Stone oil diffusers and the feeling of arrival
A stone oil diffuser belongs in this same category because it changes the atmosphere of a room without asking for a decorating decision. It is a small object, but it helps a new place smell finished, which is often the first step in feeling at home. That is a useful kind of beauty: not overdone, not performative, just enough to make a counter or windowsill feel intentional.
For someone who has just moved, scent and function carry more emotional weight than most people expect. A housewarming gift that works on both levels, practical and sensory, tends to linger in memory long after the move-in boxes are gone.
For the frequent host, give pieces that perform at the table
If the recipient is the person who always opens their door first, cheese boards are one of the safest and most stylish gifts to give. They are useful in a way that feels social rather than utilitarian, which is why they sit comfortably between housewarming and host-gift territory. The Strategist’s housewarming-and-host-gifts tag has kept that crossover alive, including related coverage such as a Nordstrom roundup, and the logic is simple: hosts need things they can use repeatedly without thinking twice.
A cheese board works because it is flexible. It can hold snacks on a random Tuesday or anchor a dinner party on Saturday. Pairing it with Maldon salt or a thoughtful soap set makes the gift feel complete without becoming fussy. The best host gifts are never about impressing the room; they are about making the room easier to use.
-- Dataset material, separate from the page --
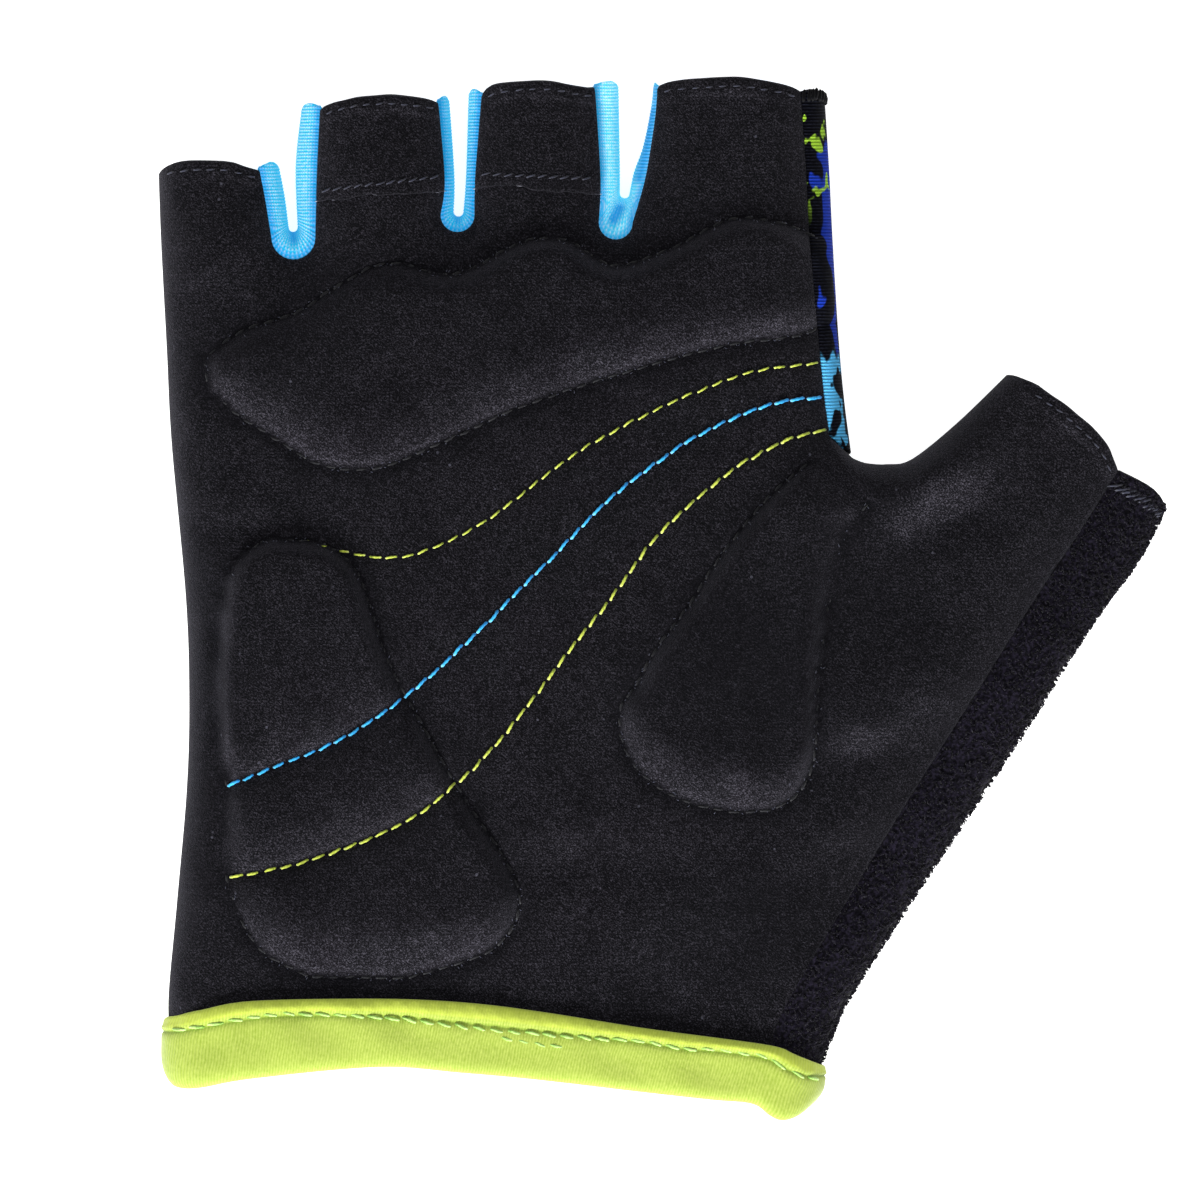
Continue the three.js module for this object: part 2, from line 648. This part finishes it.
// The terry panel starts a seam's gap beyond the back's last column.
function thumbTerryPanel() {
  const { hand, thumb, terry, thumbColumn } = backPlan;
  const aside = (row) => {
    const step = row[1].clone().sub(row[0]).setLength(SEAM_GAP);
    return [row[0].clone().add(step), ...row.slice(1)];
  };
  const lower = hand.map((row) => aside(row.slice(thumbColumn)));
  const upper = [aside(thumb[0]), ...thumb.slice(1)];
  return clothGeometry([
    roll(joined([terry.hand, terry.thumb]), PLAIN.roll, SEAM_GAP, 0),
    sheet(lower, backHeight, -1),
    sheet(upper, backHeight, -1),
  ]);
}

function fourchette(slitPlan) {
  return clothGeometry([roll(slitPlan, FINE.roll, SEAM_GAP, SEAM_GAP)]);
}

function fingerPatch(finger) {
  const grid = finger.slice(PATCH.firstRow);
  return clothGeometry([sheet(grid, palmHeight, 1, PATCH.gap + PATCH.wall, PATCH.wall)]);
}

// A foam pad fills the hollow that it raises in the suede: its top follows the suede's inner
// face, and its underside lies where that face would be without the pad. It ends one section
// and an inset short of the outline, where the suede is stitched down.
function foamPad(pad) {
  const { inset, columns, spanSteps, rowStep, gap } = PAD_GRID;
  const grid = [];
  for (let i = spanSteps; i < pad.a.length - spanSteps; i += rowStep) {
    const margin = inset / pad.a[i].distanceTo(pad.b[i]);
    const row = [];
    for (let j = 0; j <= columns; j += 1) {
      row.push(between(pad.a[i], pad.b[i], margin + (1 - 2 * margin) * (j / columns)));
    }
    grid.push(row);
  }
  const patch = sheet(grid, palmHeight, 1, -WALL - gap, 0).map((row) => row.map(({ outer }) => {
    const underside = plainPalmHeight(point(outer.x, outer.y)) - WALL - gap;
    return { outer, inner: new THREE.Vector3(outer.x, outer.y, underside) };
  }));
  return clothGeometry([patch]);
}

// Stations of the wrist's closed section: over the palm, round the thumb side, back under the
// hand and round the little-finger side. Each gives the cloth's face at an offset n from it.
function wristSections() {
  const { hand, little, terry } = backPlan;
  const floorZ = CUFF.lift;
  const topZ = EDGE_HEIGHT;
  const across = hand[0].filter((p, j) => j % 2 === 0);
  const flat = (p, z, side) => (n) => new THREE.Vector3(p.x, p.y, z + side * n);
  const rolled = ({ seam, rim }, angle) => (n) => {
    const reach = rim.clone().sub(seam);
    const bulge = reach.length();
    const plan = seam.clone().addScaledVector(reach, ((bulge + n) / bulge) * Math.sin(angle));
    const half = (topZ - floorZ) / 2;
    return new THREE.Vector3(plan.x, plan.y, (topZ + floorZ) / 2 + (half + n) * Math.cos(angle));
  };
  const turn = (station, from) => {
    const list = [];
    for (let i = 1; i < PLAIN.roll; i += 1) {
      list.push(rolled(station, from + (Math.PI * i) / PLAIN.roll));
    }
    return list;
  };
  const mirrored = { seam: little.hand[0].seam, rim: little.hand[0].rim };
  return [
    ...across.map((p) => flat(p, topZ, 1)),
    ...turn(terry.hand[0], 0),
    ...[...across].reverse().map((p) => flat(p, floorZ, -1)),
    ...turn(mirrored, 0).reverse(),
  ];
}

function cuffBinding() {
  const left = CUFF_EDGES[0].x;
  const right = last(CUFF_EDGES).x;
  const sections = wristSections();
  const vertices = [];
  sections.forEach((faceAt) => {
    CUFF_SECTION.forEach(({ w, n }) => {
      const at = faceAt(n);
      const height = cuffY(at.x, 0) - cuffY(at.x, 1);
      const down = (w - CUFF.slotRow) * height;
      const lean = CUFF.lean * THREE.MathUtils.clamp((at.x - left) / (right - left), 0, 1);
      vertices.push(new THREE.Vector3(at.x - lean * down, at.y - down, at.z));
    });
  });
  const count = CUFF_SECTION.length;
  const triangles = [];
  sections.forEach((section, i) => {
    const here = i * count;
    const next = ((i + 1) % sections.length) * count;
    for (let j = 0; j < count; j += 1) {
      const k = (j + 1) % count;
      triangles.push([here + j, next + k, next + j], [here + j, here + k, next + k]);
    }
  });
  return indexedGeometry(vertices, triangles);
}

// Finishes of the glove's cloths and foam.
const FINISHES = {
  suede: { color: 0x1f1e21, roughness: 0.95 },
  printed_knit: { color: 0x2a3f96, roughness: 0.8 },
  terry: { color: 0x17161c, roughness: 1.0 },
  cyan_knit: { color: 0x57c3f5, roughness: 0.75 },
  foam: { color: 0xd9d6cc, roughness: 0.9 },
  lime_knit: { color: 0xbedc46, roughness: 0.8 },
};

function piece(name, finish, geometry) {
  const material = new THREE.MeshStandardMaterial({ ...FINISHES[finish], metalness: 0 });
  const mesh = new THREE.Mesh(geometry, material);
  mesh.name = name;
  return mesh;
}

const glove = new THREE.Group();
glove.add(piece('palm_panel', 'suede', palmPanel()));
glove.add(piece('back_panel', 'printed_knit', backPanel()));
glove.add(piece('thumb_terry_panel', 'terry', thumbTerryPanel()));
SLITS.forEach((slit, i) => {
  glove.add(piece(slit.name, 'cyan_knit', fourchette(backPlan.slits[i])));
});
padShapes.forEach((pad) => {
  glove.add(piece(pad.name, 'foam', foamPad(pad)));
});
glove.add(piece('ring_finger_patch', 'suede', fingerPatch(palmPlan.fingers[1])));
glove.add(piece('middle_finger_patch', 'suede', fingerPatch(palmPlan.fingers[2])));
glove.add(piece('cuff_binding', 'lime_knit', cuffBinding()));

// The origin is under the middle of the glove, on the ground.
glove.updateMatrixWorld(true);
const extent = new THREE.Box3().setFromObject(glove);
const middle = extent.getCenter(new THREE.Vector3());
glove.children.forEach((mesh) => mesh.geometry.translate(-middle.x, -middle.y, -extent.min.z));

export default glove;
The gifts people keep are the ones that become routine
What the coolest homeowners and renters kept returning to in The Strategist’s roundup is a useful reminder for anyone buying a housewarming gift: the point is not to decorate someone else’s life for them. It is to give them one object that makes their life easier, calmer, or more gracious in the first month after the move.
That is why the strongest choices remain the quiet ones. A key holder keeps the door zone from becoming chaos. A cast-iron pan turns an empty kitchen into a working one. A throw blanket softens a rental sofa. Fancy hand soap makes the sink feel finished. These are not showpieces. They are the things that help a new address start to feel like home, which is the most elegant gift of all.